Um público que reagia, incitava e dava seu show. Participativo, atento e também receptivo ao que era oferecido, fossem os ritmos tradicionais ou os sons mais contemporâneos. Abria os braços com a mesma euforia e respeito as novidades locais, as revelações de fora ou ícones veteranos ou a deusa maior da música brasileira. Os sorrisos e olhares em cima do palco não disfarçavam que a conexão era recíproca.
Um Brasil real, que se refletia tanto na angústia com a realidade política com os gritos politizados, repetidos diversas vezes, quanto nesse convívio com tantos e tão diferentes ritmos, tipos e realidades ao mesmo tempo. Foram dias em que a alegria e espontaneidade da música e das manifestações culturais não abriram mão de postura crítica e do espírito de luta pelas mudanças sociais e políticas. No primeiro festival do “pós pandemia” daqueles dias era impossível que tudo isso não estivesse tão escancarado.
Essa possibilidade de produzir e deglutir de tudo, sem preconceito ou distinção, mostrava um reflexo da própria Belém e do Pará. Uma cidade e um estado ricos, diversos e com uma enorme variedade cultural, da culinária aos ritmos musicais. O Psica apenas escancarou tudo isso e levou as diversas sonoridades para um mesmo ambiente, ocupando um dos espaços mais simbólicos da elite paraense, tão preconceituosa quanto qualquer outra do país.
Local dos dois principais dias do Psica, o shopping Bosque Grão-Pará é um templo da lógica consumista da elite econômica local, que tal qual a brasileira, olha de soslaio para manifestações populares e com preconceito para a cultura, em especial a música vinda das periferias. O festival arrombou a porta e colocou tecnobrega na sala de estar dessa gente, botou funk, carimbó e o som dos terreiros na mesma mesa e esfregou o discurso antifascista e antiracista do punk e do rap na cara, sem nenhum pudor. A cultura periférica em suas diversas formas no playground do consumo supérfluo.
O Psica mostrou muito mais do que parece. Se a música paraense já foi hypada e mostrou vários nomes para o cenário nacional, para ser meio que abandonada pouco depois, agora uma nova leva de artistas locais mostram que o Pará é muito mais do que ritmos tradicionais, gêneros insólitos ou curiosidades regionais. É isso, mas é também sede de uma cena que engloba rap, pop, rock e a tal música brasileira contemporânea com muita qualidade.
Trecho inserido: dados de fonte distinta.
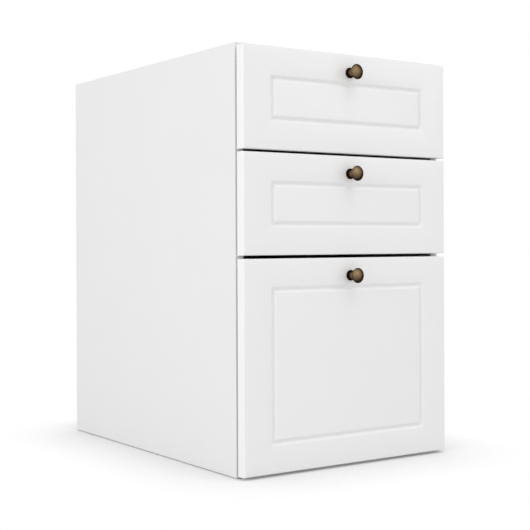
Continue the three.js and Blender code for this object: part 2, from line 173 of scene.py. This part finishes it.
def melamine(name, *bare_faces):
    """White melamine, with the chipboard core showing on the faces named, such as '+Y'."""
    finish = Finish(name)
    bare = None
    for face in bare_faces:
        towards = finish.facing("XYZ".index(face[1]))
        seen = (towards > SQUARE_ON) if face[0] == "+" else (towards < -SQUARE_ON)
        bare = seen if bare is None else bare | seen
    cloud = finish.noise(0.12)
    white = finish.mix(cloud, (0.766, 0.766, 0.766), (0.785, 0.785, 0.783))
    pearl = finish.noise(0.0009, detail=3.0)
    coarse = finish.flakes(0.0022, stretch=(1.0, 0.55, 1.0))
    fine = finish.noise(0.0006, detail=4.0)
    core = finish.ramp(
        0.65 * coarse + 0.35 * fine,
        (0.1, (0.16, 0.095, 0.045)),
        (0.35, (0.36, 0.235, 0.13)),
        (0.6, (0.52, 0.37, 0.22)),
        (0.9, (0.66, 0.5, 0.33)),
    )
    skin = pearl * (1.0 - bare) * 0.000012
    chips = (0.6 * coarse + 0.4 * fine) * bare * 0.00018
    return finish.set(
        Base_Color=finish.mix(bare, white, core),
        Roughness=0.44 + 0.4 * bare,
        Normal=finish.bump(skin + chips, 1.0),
    )


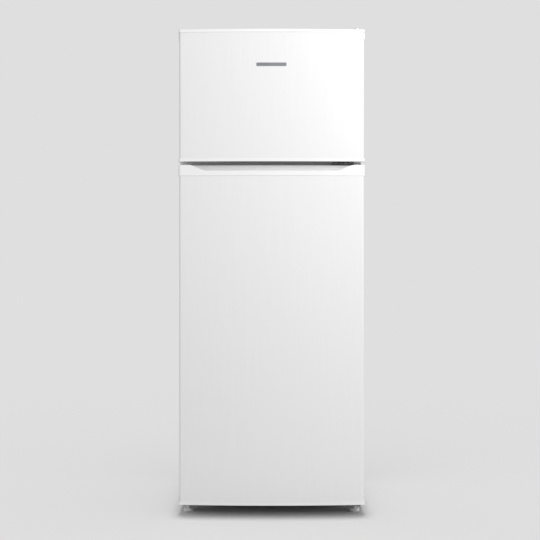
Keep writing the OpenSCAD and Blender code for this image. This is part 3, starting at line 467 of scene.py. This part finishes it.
def make_piece(name, verts, faces, slot, body, *stands_for):
    """A mesh object that rides on a body and may stand for CAD nodes."""
    mesh = bpy.data.meshes.new(name)
    mesh.from_pydata([tuple(v) for v in verts], [], faces)
    work = bmesh.new()
    work.from_mesh(mesh)
    bmesh.ops.remove_doubles(work, verts=work.verts, dist=1e-7)
    bmesh.ops.recalc_face_normals(work, faces=work.faces)
    work.to_mesh(mesh)
    work.free()
    mesh.shade_smooth()
    mesh.set_sharp_from_angle(angle=SMOOTH)
    mesh.materials.append(MATERIALS[slot])
    piece = bpy.data.objects.new(name, mesh)
    scene.collection.objects.link(piece)
    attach(piece, body)
    if stands_for:
        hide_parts(*stands_for)
    return piece


def turn_angles(sides):
    """Even angles round a full turn."""
    return [2 * math.pi * k / sides for k in range(sides)]


class Shape:
    """Vertices and faces gathered from several closed forms."""

    def __init__(self):
        self.verts = []
        self.faces = []

    def add(self, verts, faces):
        base = len(self.verts)
        self.verts += verts
        self.faces += [tuple(base + i for i in face) for face in faces]

    def rings(self, rings, closed_path=False):
        """A skin over rings of equally many points, capped unless the last ring joins the first."""
        n = len(rings[0])
        count = len(rings)
        faces = []
        for i in range(count if closed_path else count - 1):
            here = i * n
            there = (i + 1) % count * n
            for j in range(n):
                k = (j + 1) % n
                faces.append((here + j, here + k, there + k, there + j))
        if not closed_path:
            faces += [tuple(range(n)), tuple(range((count - 1) * n, count * n))]
        self.add([point for ring in rings for point in ring], faces)

    def lathe(self, profile, sides, matrix, radius_at):
        """A form about Z from (radius, height) pairs, whose radius may change round the turn."""
        rings = []
        for r, z in profile:
            ring = []
            for t in turn_angles(sides):
                across = radius_at(r, z, t)
                ring.append(matrix @ Vector((across * math.cos(t), across * math.sin(t), z)))
            rings.append(ring)
        self.rings(rings)

    def tube(self, path, radius, sides=8):
        """A round bar along a path of points, with closed ends."""
        rings = []
        up = Vector((0, 0, 1))
        for i, point in enumerate(path):
            ahead = path[min(i + 1, len(path) - 1)] - path[max(i - 1, 0)]
            ahead.normalize()
            across = ahead.cross(up if abs(ahead.z) < 0.9 else Vector((0, 1, 0))).normalized()
            rise = across.cross(ahead)
            rings.append([point + radius * (math.cos(t) * across + math.sin(t) * rise)
                          for t in turn_angles(sides)])
        self.rings(rings)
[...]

Uma cena à parte, que se não está mais incensada, cresce internamente, com seu próprio público, suas casas, festas, festivais e uma cultura fortíssima.
É também lá do Norte, um dos lugares que mais sofreu com a pandemia, que vem um grito que toda essa produção é pura resistência. Realidades que se apresentam com toda a diversidade possível, dialogando, estabelecendo conexões, mas também arrombando a porta e mostrando que é possível. Onde a cultura e a música sobrevivem como expressão e como a melhor forma de gritar contra esse outro Brasil que está em evidência, mas vai passar.
* O editor Luciano Matos viajou a convite da produção do Psica.